Number 14 of the 20 notes offered in Timothy Snyder’s 2022 book On Tyranny is a suggestion to “establish a private life.” We are only as free, he suggests, as we are able to control what people know about us, and how they learn what they know. Our digital traces are being recorded. Specific words have been highlighted for removal. Foreign students in America snatched off the streets and deported for using these words.

Maybe this is why the urge to speak regularly in public has once more awakened.

Poetry has also awakened in me once more after a long breakup. Poetry seems to be where my desire to speak publicly is rooted. Poetry appears to have a will of its own. Poetry may even be a separate organ rooted in the lungs. It bangs at my ribs these days, demanding to be heard. It rattles me, and when I try to assuage it by reading poetry it lets me know that this is not enough…

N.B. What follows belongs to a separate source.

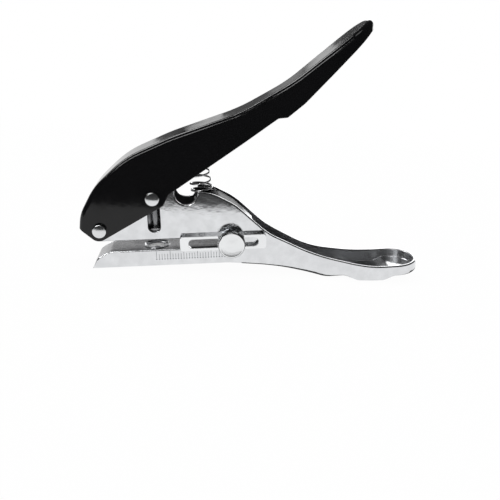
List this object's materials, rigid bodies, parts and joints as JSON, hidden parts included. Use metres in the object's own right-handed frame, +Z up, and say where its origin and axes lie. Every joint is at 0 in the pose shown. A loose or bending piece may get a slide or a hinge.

This state of physical distress and unease feels very familiar. As does the question of where to speak.

I go to my shelf and pull down, Unleashed my 2009 publication of selected blog posts from 2005 to 2008, the golden age of blogging. To speak, in 2004, 2005, was rooted in poetry, and not just any poetry, poetry that comes from somewhere I am not necessarily in control of…a place of vulnerability.

In 2004 and 2005 the poems felt like they were erupting from me with such force I hardly knew what they were—whether they were poems in the first place. That work became Lemon Hound, my third book of poetry and my first with Coach House, born out of a desire to comment on everything I saw, read, thought.

But the poems weren’t enough. I had tapped into something that could not be contained—and I wanted a regular outlet for this urge. Then wordpress came along and offered me a platform to do that. I blogged in one form or another from 2004 to 2018. With support & enough backlash to know barbs and bombs will come my way.

Twenty years later wordpress has come back into my life, and once again offers me a path forward.

What does that look like? I hope to find out.